Problem to solve:
Repeat exactly the lines from the start through the line with "self.samples = spline(rows", both ends included.

Source data:
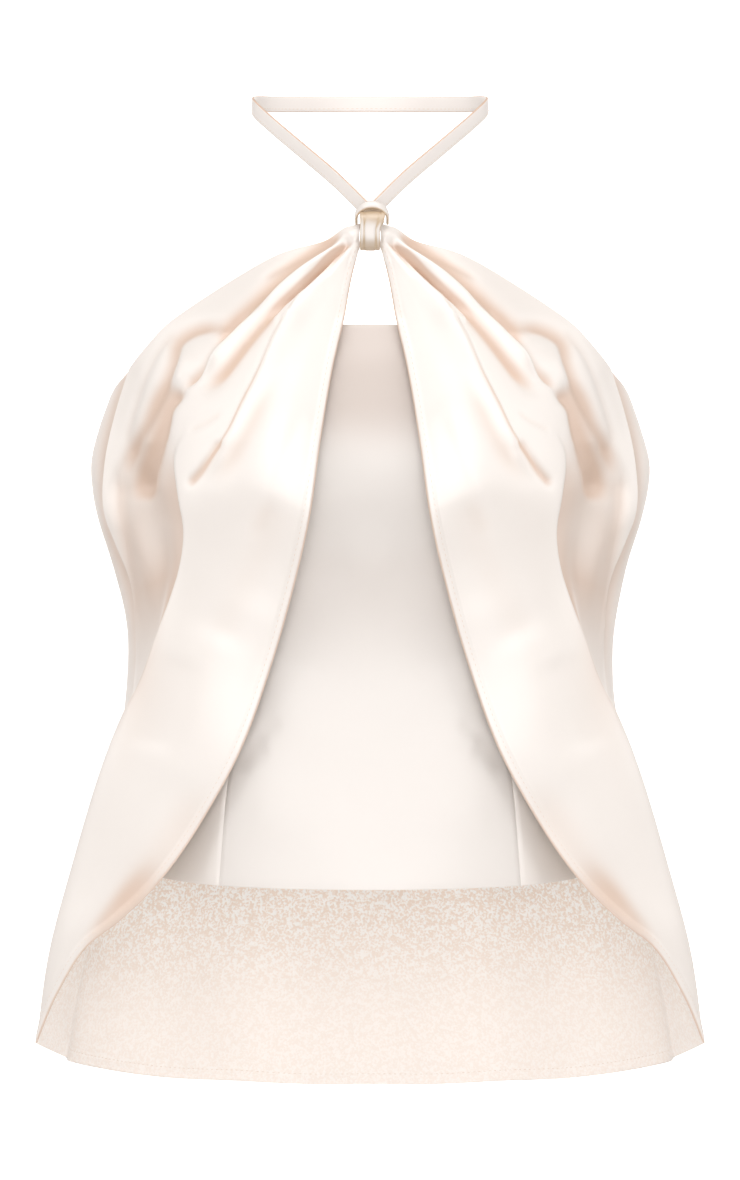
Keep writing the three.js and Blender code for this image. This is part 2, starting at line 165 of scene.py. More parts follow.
def unit(vectors: Array) -> Array:
    """The vectors of the last axis brought to a length of 1."""
    return vectors / np.maximum(np.linalg.norm(vectors, axis=-1, keepdims=True), 1e-9)


class Rail:
    """A line marked on the cloth, given by a table of out, front and down in millimetres."""

    def __init__(self, table: Table) -> None:
        """Keeps the rail's samples; each row of the table is (out, front, down)."""
        rows = np.array(table, float)
        self.samples = spline(rows * [1, -1, -1])

    def at(self, levels: Array) -> Array:
        """Points at shares of the rail's length, as rows of x, y and z in millimetres."""
        return along(self.samples, np.atleast_1d(levels))


@dataclass(frozen=True)
class Fold:
    """A ridge or, with a minus height, a trough in the cloth, seen from the front or the back.

    inner and outer are its reach towards the centre line and towards the side, ends is the share of
    its length over which it fades in and out, and painted_shade is how much more painted shade than a
    plain fold's it puts into the colour of its trough. All lengths are in millimetres.
    """

    name: str
    height: float
    inner: float
    outer: float
    route: tuple[tuple[float, float], ...]
    ends: tuple[float, float] = (0.16, 0.16)
    painted_shade: float = 1

    SAMPLES = 24
    PIECES = 32

    def rise(self, out: Array, down: Array) -> Array:
        """How far the fold lifts the cloth.

        Args:
            out: each point's distance from the centre line, in millimetres.
            down: each point's distance below the nape, in millimetres.

        Returns:
            The lift of each point, in millimetres.
        """
        flat = np.array([(a, b, 0.0) for a, b in self.route])
        line = along(spline(flat, self.SAMPLES), np.linspace(0, 1, self.PIECES + 1))[:, :2]
        start = line[:-1]
        run = np.diff(line, axis=0)
        gap_x = out[:, None] - start[:, 0]
        gap_y = down[:, None] - start[:, 1]
        part = np.clip((gap_x * run[:, 0] + gap_y * run[:, 1]) / (run**2).sum(axis=1), 0, 1)
        gap_x -= part * run[:, 0]
        gap_y -= part * run[:, 1]
        distance = np.hypot(gap_x, gap_y)
        best = distance.argmin(axis=1)
        rows = np.arange(len(out))
        side = run[best, 1] * gap_x[rows, best] - run[best, 0] * gap_y[rows, best]
        reach = np.where(side > 0, self.outer, self.inner)
        share = (best + part[rows, best]) / len(run)
        fade = smooth_step(0, self.ends[0], share) * smooth_step(0, self.ends[1], 1 - share)
        return self.height * fade * bell(distance[rows, best], reach)


@dataclass(frozen=True)
class Groove:
    """A narrow line pressed into the cloth; its depth and its reach are in millimetres."""

    depth: float
    reach: float

    def at(self, distance: Array) -> Array:
        """How far it moves points at a distance from it."""
        return -self.depth * bell(distance, self.reach)


def grid_normals(grid: Array) -> Array:
    """Unit normals of a grid of points, on the side that turns from its rows to its columns."""
    return unit(np.cross(np.gradient(grid, axis=0), np.gradient(grid, axis=1)))


def move_out(grid: Array, distance: Array) -> Array:
    """The grid moved along its normals by a distance for each point."""
    return grid + grid_normals(grid) * distance[..., None]


def woven_between(rails: Sequence[Array], columns: Callable[[float], Array]) -> Array:
    """A grid of points on smooth sections through several rails.

    Args:
        rails: each rail's points, one for each row of the grid.
        columns: gives the shares across a section of a given length in millimetres.

    Returns:
        The grid, rows by columns by three.
    """
    rows = []
    for points in np.stack(rails, axis=1):
        samples = spline(points)
        length = float(np.linalg.norm(np.diff(samples, axis=0), axis=1).sum())
        rows.append(along(samples, columns(length)))
    return np.array(rows)


def both_halves(half: Sequence[Array]) -> list[Array]:
    """Rails from the wearer's left side to the centre line, and their mirrors on the right."""
    return [*half, *(points * [-1, 1, 1] for points in half[-2::-1])]


def run_across(grid: Array) -> Array:
    """Each point's distance from its row's first point, measured along the row."""
    return run_of(np.linalg.norm(np.diff(grid, axis=1), axis=2))


def run_down(grid: Array) -> Array:
    """Each row's mean distance from the first row, measured down the cloth."""
    return run_of(np.linalg.norm(np.diff(grid, axis=0), axis=2).mean(axis=1))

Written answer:
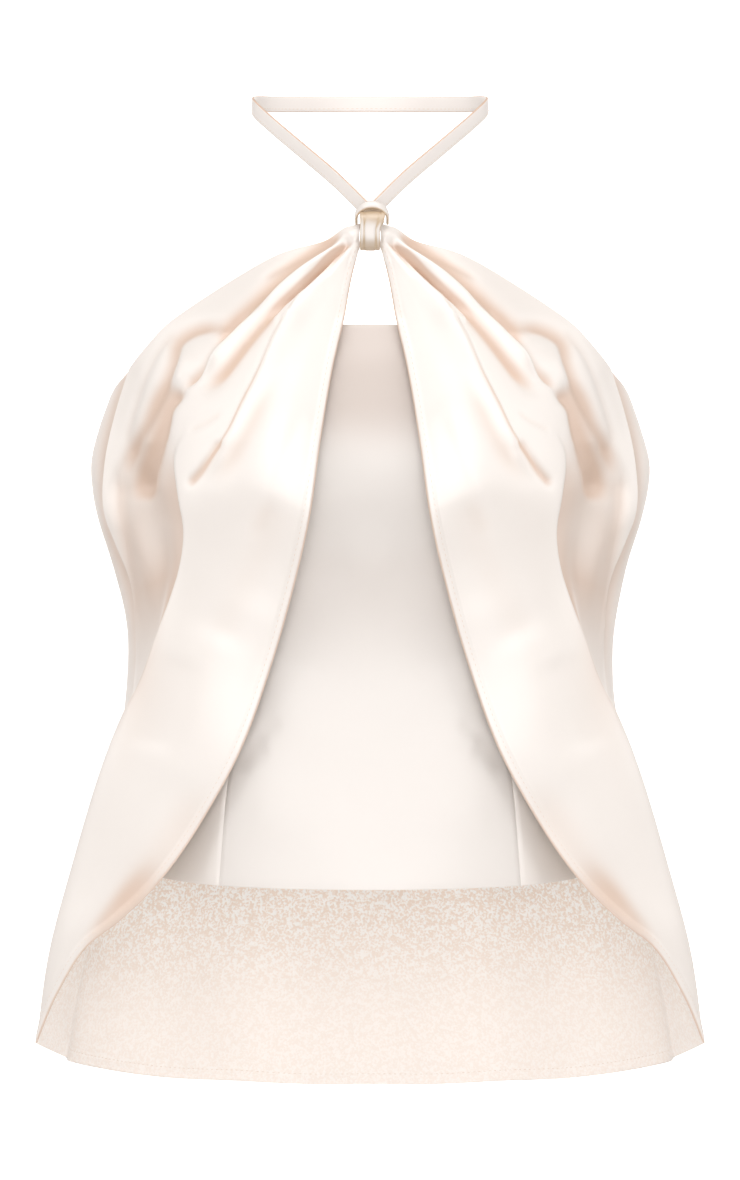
Keep writing the three.js and Blender code for this image. This is part 2, starting at line 165 of scene.py. More parts follow.
def unit(vectors: Array) -> Array:
    """The vectors of the last axis brought to a length of 1."""
    return vectors / np.maximum(np.linalg.norm(vectors, axis=-1, keepdims=True), 1e-9)


class Rail:
    """A line marked on the cloth, given by a table of out, front and down in millimetres."""

    def __init__(self, table: Table) -> None:
        """Keeps the rail's samples; each row of the table is (out, front, down)."""
        rows = np.array(table, float)
        self.samples = spline(rows * [1, -1, -1])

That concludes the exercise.